◆ Directive:
Could you give the data below again, exactly and completely?

*** Data section ***

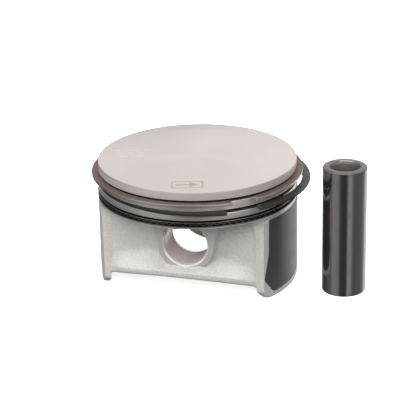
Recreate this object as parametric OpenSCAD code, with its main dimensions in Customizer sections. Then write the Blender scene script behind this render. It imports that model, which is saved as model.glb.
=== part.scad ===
// Petrol-engine piston with its loose ring pack, wrist pin and retaining clips.
// Millimetres, +Z towards the crown. The origin is the centre of the wrist-pin bore,
// and the bore runs along Y. The piston stands on its skirts, the wrist pin stands beside it.

/* [Piston] */
// diameter of the uncoated skirts
skirt_d = 77.8; // [76.8:0.1:78.8]
// height from the skirt feet to the crown
total_h = 48.2; // [47.6:0.1:50]
// height from the bore axis to the crown
comp_h = 25.9; // [25.9:0.1:26.4]
// offset of the bore axis from the piston axis
bore_offset = 1.6; // [0.6:0.1:1.8]
// thickness of the crown above the cavity
crown_t = 6; // [5:0.5:7]

/* [Ring belt] */
// height of the top land
top_land = 3.3; // [3:0.1:3.4]
// height of the top ring groove
groove1_h = 1.2; // [1.2:0.05:1.4]
// height of the second ring groove
groove2_h = 1.3; // [1.3:0.05:1.45]
// height of the oil ring groove
groove3_h = 2.75; // [2.7:0.05:2.8]
// radius of the groove roots
root_r = 34.5; // [34.2:0.1:34.6]

/* [Wrist pin] */
// outside diameter of the wrist pin
pin_d = 17; // [16.4:0.1:17.2]
// inside diameter of the wrist pin
pin_hole_d = 11; // [9:0.5:11.5]
// length of the wrist pin
pin_l = 50.8; // [48:0.2:50.8]
// distance from the piston axis to the bore mouths
mouth_y = 27.4; // [27.2:0.1:28]
// distance from the piston axis to the inner faces of the bosses
boss_gap = 13.4; // [12.5:0.1:14]

/* [Rings] */
// free radius of the top ring
ring1_r = 41.05; // [40:0.05:41.2]
// radial thickness of the top ring
ring1_t = 2.9; // [2.6:0.1:3]
// free opening between the ends of the top ring
ring1_gap = 10.2; // [6:0.2:12]
// free radius of the second ring
ring2_r = 41.1; // [40.6:0.05:41.2]
// radial thickness of the second ring
ring2_t = 3.2; // [2.8:0.1:3.2]
// free opening between the ends of the second ring
ring2_gap = 13.3; // [8:0.2:15]
// thickness of one oil ring rail
rail_h = 0.45; // [0.4:0.05:0.45]
// number of waves in the oil ring expander
pleats = 94; // [88:2:96]

/* [Hidden] */
$fn = 96;
axis_x = -bore_offset;
crown_z = comp_h;
foot_z = comp_h - total_h;
skirt_r = skirt_d / 2;
land_r = skirt_r - 0.15;
cavity_z = crown_z - crown_t;
belt_z = crown_z - 15.7;
lip_z = crown_z - 14.6;
g1_top = crown_z - top_land;
g1_bot = g1_top - groove1_h;
g2_top = crown_z - 7.6;
g2_bot = g2_top - groove2_h;
g3_top = crown_z - 11.4;
g3_bot = g3_top - groove3_h;
side_c = 0.04;
coat_t = 0.1;
pin_r = pin_d / 2;
bore_r = pin_r + 0.015;
pin_x = axis_x + 59.25;
pin_y = -6.25;
skirt_in = skirt_r - 2.3;
rim_c = 21;
rim_r = 51.2;
arch_r = 92.6;
clip_wire = 0.5;
clip_y = pin_l / 2 + 0.6;
rail_r = land_r + 0.35;
exp_bot = g3_bot + 2 * side_c + rail_h;
exp_top = exp_bot + 1.16;
leg_pitch = 37.2 * PI / pleats;
leg_a = 30;

// crown disc and ring belt, one turned profile
module belt() {
  rotate_extrude()
  polygon([
    [0, crown_z], [land_r - 0.3, crown_z], [land_r, crown_z - 0.3],
    [land_r, g1_top], [root_r, g1_top], [root_r, g1_bot], [land_r - 0.05, g1_bot],
    [land_r - 0.05, g2_top], [root_r, g2_top], [root_r, g2_bot], [land_r - 0.05, g2_bot],
    [land_r - 0.05, g3_top], [root_r + 0.2, g3_top], [root_r + 0.2, g3_bot], [land_r, g3_bot],
    [land_r, lip_z], [land_r - 3.2, belt_z], [0, belt_z]
  ]);
}

// both skirts before trimming, a tube that steps in to the land above the pads
module skirt_tube() {
  translate([0, 0, foot_z])
  difference() {
    union() {
      cylinder(r = skirt_r, h = belt_z - foot_z);
      cylinder(r = land_r, h = lip_z - foot_z + 0.3);
    }
    translate([0, 0, -1])
    cylinder(r = skirt_in, h = belt_z - foot_z + 3);
  }
}

// side view outline of the wide skirt: y, z
module wide_outline() {
  translate([0, 0, 0])
  rotate([90, 0, 90])
  linear_extrude(height = 45)
  polygon([
    [-30, lip_z + 1], [30, lip_z + 1], [30, lip_z], [23.1, belt_z - 0.9],
    [23.1, foot_z + 3.6], [22.6, foot_z + 1.8],
    [20.7, foot_z], [-20.7, foot_z], [-22.6, foot_z + 1.8], [-23.1, foot_z + 3.6],
    [-23.1, belt_z - 0.9], [-30, lip_z]
  ]);
}

// side view outline of the narrow skirt: y, z
module narrow_outline() {
  translate([-45, 0, 0])
  rotate([90, 0, 90])
  linear_extrude(height = 45)
  polygon([
    [-26, lip_z + 1], [26, lip_z + 1], [26, lip_z], [20.5, belt_z - 0.6],
    [21.6, foot_z + 7], [21.2, foot_z + 3],
    [18.8, foot_z], [-18.8, foot_z], [-21.2, foot_z + 3], [-21.6, foot_z + 7],
    [-20.5, belt_z - 0.6], [-26, lip_z]
  ]);
}

module skirts() {
  intersection() {
    skirt_tube();
    union() {
      wide_outline();
      narrow_outline();
    }
  }
}

// plan of the box between the side panels, grown by g
module box_plan(g) {
  polygon([
    [-33.5, -16.4 - g], [-12, -18.6 - g], [14, -19.2 - g], [33.2, -18.6 - g],
    [33.2, 18.6 + g], [14, 19.2 + g], [-12, 18.6 + g], [-33.5, 16.4 + g]
  ]);
}

// low arch under the side panels
module arch_cut() {
  translate([-2, -40, foot_z + 9.2 - arch_r])
  rotate([-90, 0, 0])
  cylinder(r = arch_r, h = 80, $fn = 180);
}

// side panels with their flared lower rims
module panels() {
  difference() {
    intersection() {
      union() {
        translate([0, 0, foot_z + 2])
        linear_extrude(height = belt_z - foot_z - 1)
        box_plan(3);
        near_rim();
        mirror([0, 1, 0])
        near_rim();
      }
      translate([0, 0, foot_z])
      cylinder(r = skirt_r - 0.4, h = total_h);
    }
    translate([0, 0, foot_z - 1])
    linear_extrude(height = total_h)
    box_plan(0);
    arch_cut();
  }
}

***

◆ Correct response:
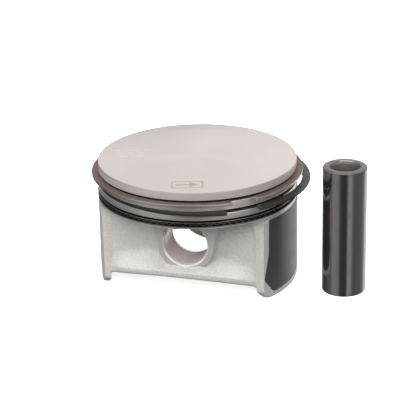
Recreate this object as parametric OpenSCAD code, with its main dimensions in Customizer sections. Then write the Blender scene script behind this render. It imports that model, which is saved as model.glb.
=== part.scad ===
// Petrol-engine piston with its loose ring pack, wrist pin and retaining clips.
// Millimetres, +Z towards the crown. The origin is the centre of the wrist-pin bore,
// and the bore runs along Y. The piston stands on its skirts, the wrist pin stands beside it.

/* [Piston] */
// diameter of the uncoated skirts
skirt_d = 77.8; // [76.8:0.1:78.8]
// height from the skirt feet to the crown
total_h = 48.2; // [47.6:0.1:50]
// height from the bore axis to the crown
comp_h = 25.9; // [25.9:0.1:26.4]
// offset of the bore axis from the piston axis
bore_offset = 1.6; // [0.6:0.1:1.8]
// thickness of the crown above the cavity
crown_t = 6; // [5:0.5:7]

/* [Ring belt] */
// height of the top land
top_land = 3.3; // [3:0.1:3.4]
// height of the top ring groove
groove1_h = 1.2; // [1.2:0.05:1.4]
// height of the second ring groove
groove2_h = 1.3; // [1.3:0.05:1.45]
// height of the oil ring groove
groove3_h = 2.75; // [2.7:0.05:2.8]
// radius of the groove roots
root_r = 34.5; // [34.2:0.1:34.6]

/* [Wrist pin] */
// outside diameter of the wrist pin
pin_d = 17; // [16.4:0.1:17.2]
// inside diameter of the wrist pin
pin_hole_d = 11; // [9:0.5:11.5]
// length of the wrist pin
pin_l = 50.8; // [48:0.2:50.8]
// distance from the piston axis to the bore mouths
mouth_y = 27.4; // [27.2:0.1:28]
// distance from the piston axis to the inner faces of the bosses
boss_gap = 13.4; // [12.5:0.1:14]

/* [Rings] */
// free radius of the top ring
ring1_r = 41.05; // [40:0.05:41.2]
// radial thickness of the top ring
ring1_t = 2.9; // [2.6:0.1:3]
// free opening between the ends of the top ring
ring1_gap = 10.2; // [6:0.2:12]
// free radius of the second ring
ring2_r = 41.1; // [40.6:0.05:41.2]
// radial thickness of the second ring
ring2_t = 3.2; // [2.8:0.1:3.2]
// free opening between the ends of the second ring
ring2_gap = 13.3; // [8:0.2:15]
// thickness of one oil ring rail
rail_h = 0.45; // [0.4:0.05:0.45]
// number of waves in the oil ring expander
pleats = 94; // [88:2:96]

/* [Hidden] */
$fn = 96;
axis_x = -bore_offset;
crown_z = comp_h;
foot_z = comp_h - total_h;
skirt_r = skirt_d / 2;
land_r = skirt_r - 0.15;
cavity_z = crown_z - crown_t;
belt_z = crown_z - 15.7;
lip_z = crown_z - 14.6;
g1_top = crown_z - top_land;
g1_bot = g1_top - groove1_h;
g2_top = crown_z - 7.6;
g2_bot = g2_top - groove2_h;
g3_top = crown_z - 11.4;
g3_bot = g3_top - groove3_h;
side_c = 0.04;
coat_t = 0.1;
pin_r = pin_d / 2;
bore_r = pin_r + 0.015;
pin_x = axis_x + 59.25;
pin_y = -6.25;
skirt_in = skirt_r - 2.3;
rim_c = 21;
rim_r = 51.2;
arch_r = 92.6;
clip_wire = 0.5;
clip_y = pin_l / 2 + 0.6;
rail_r = land_r + 0.35;
exp_bot = g3_bot + 2 * side_c + rail_h;
exp_top = exp_bot + 1.16;
leg_pitch = 37.2 * PI / pleats;
leg_a = 30;

// crown disc and ring belt, one turned profile
module belt() {
  rotate_extrude()
  polygon([
    [0, crown_z], [land_r - 0.3, crown_z], [land_r, crown_z - 0.3],
    [land_r, g1_top], [root_r, g1_top], [root_r, g1_bot], [land_r - 0.05, g1_bot],
    [land_r - 0.05, g2_top], [root_r, g2_top], [root_r, g2_bot], [land_r - 0.05, g2_bot],
    [land_r - 0.05, g3_top], [root_r + 0.2, g3_top], [root_r + 0.2, g3_bot], [land_r, g3_bot],
    [land_r, lip_z], [land_r - 3.2, belt_z], [0, belt_z]
  ]);
}

// both skirts before trimming, a tube that steps in to the land above the pads
module skirt_tube() {
  translate([0, 0, foot_z])
  difference() {
    union() {
      cylinder(r = skirt_r, h = belt_z - foot_z);
      cylinder(r = land_r, h = lip_z - foot_z + 0.3);
    }
    translate([0, 0, -1])
    cylinder(r = skirt_in, h = belt_z - foot_z + 3);
  }
}

// side view outline of the wide skirt: y, z
module wide_outline() {
  translate([0, 0, 0])
  rotate([90, 0, 90])
  linear_extrude(height = 45)
  polygon([
    [-30, lip_z + 1], [30, lip_z + 1], [30, lip_z], [23.1, belt_z - 0.9],
    [23.1, foot_z + 3.6], [22.6, foot_z + 1.8],
    [20.7, foot_z], [-20.7, foot_z], [-22.6, foot_z + 1.8], [-23.1, foot_z + 3.6],
    [-23.1, belt_z - 0.9], [-30, lip_z]
  ]);
}

// side view outline of the narrow skirt: y, z
module narrow_outline() {
  translate([-45, 0, 0])
  rotate([90, 0, 90])
  linear_extrude(height = 45)
  polygon([
    [-26, lip_z + 1], [26, lip_z + 1], [26, lip_z], [20.5, belt_z - 0.6],
    [21.6, foot_z + 7], [21.2, foot_z + 3],
    [18.8, foot_z], [-18.8, foot_z], [-21.2, foot_z + 3], [-21.6, foot_z + 7],
    [-20.5, belt_z - 0.6], [-26, lip_z]
  ]);
}

module skirts() {
  intersection() {
    skirt_tube();
    union() {
      wide_outline();
      narrow_outline();
    }
  }
}

// plan of the box between the side panels, grown by g
module box_plan(g) {
  polygon([
    [-33.5, -16.4 - g], [-12, -18.6 - g], [14, -19.2 - g], [33.2, -18.6 - g],
    [33.2, 18.6 + g], [14, 19.2 + g], [-12, 18.6 + g], [-33.5, 16.4 + g]
  ]);
}

// low arch under the side panels
module arch_cut() {
  translate([-2, -40, foot_z + 9.2 - arch_r])
  rotate([-90, 0, 0])
  cylinder(r = arch_r, h = 80, $fn = 180);
}

// side panels with their flared lower rims
module panels() {
  difference() {
    intersection() {
      union() {
        translate([0, 0, foot_z + 2])
        linear_extrude(height = belt_z - foot_z - 1)
        box_plan(3);
        near_rim();
        mirror([0, 1, 0])
        near_rim();
      }
      translate([0, 0, foot_z])
      cylinder(r = skirt_r - 0.4, h = total_h);
    }
    translate([0, 0, foot_z - 1])
    linear_extrude(height = total_h)
    box_plan(0);
    arch_cut();
  }
}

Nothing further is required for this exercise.